For endowed accounts in existence for fewer than 36 months, the calculation of average fair market value shall include zeroes for the months prior to the endowed account’s existence.
Should market performance result in an unsustainable change in available spending, the Finance Committee will address altering the spending rate accordingly.
Exceptions to these appropriation guidelines may be granted by the Finance Committee and, ultimately, approved by the Foundation’s Board of Trustees.
Donor Intent
Donor intent as specifically stated in the gift agreement takes precedence over UPMIFA standards or Foundation spending policies. If the gift agreement uses general terminology such as “retain principal” or “spend only income”, then spending will follow Foundation spending policies that are in compliance with UPMIFA.
Reinvestment or Temporary Suspension of Endowment Distributions
The Foundation understands that consistent and thorough use of annual endowment distributions promotes good donor stewardship and helps to accomplish the endowment’s long-term goal of intergenerational equity. Therefore, unless a gift agreement requires reinvestment, unspent endowment distributions will be carried forward for use in the subsequent fiscal year and will not be reinvested in the endowment.
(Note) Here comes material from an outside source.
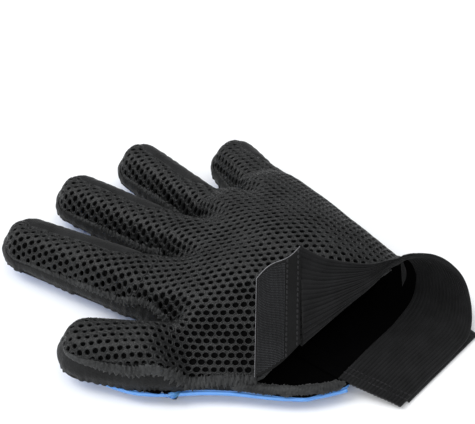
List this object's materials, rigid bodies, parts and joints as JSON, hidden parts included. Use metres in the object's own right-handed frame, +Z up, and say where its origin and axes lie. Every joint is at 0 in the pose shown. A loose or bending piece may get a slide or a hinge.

Rarely, in the event that spending of an account’s endowment distribution is temporarily impossible or impracticable, an exception may be made to allow an account’s endowment distributions to be reinvested or temporarily suspended. When an account’s distributions are temporarily suspended, the administrative assessment will be equal to 1.0% of the 36-month moving average of fair market value, unless the account’s market value is less than 80% of the historic gift value. As noted in the Appropriations of Expenditures section above, these accounts will not be assessed the administrative assessment.
Exception requests will be made by the Foundation’s President and CEO in consultation with the Foundation’s Treasurer and CFO. Exception requests will be presented to the Finance Committee for consideration, then forwarded to the Foundation’s Board of Trustees for approval.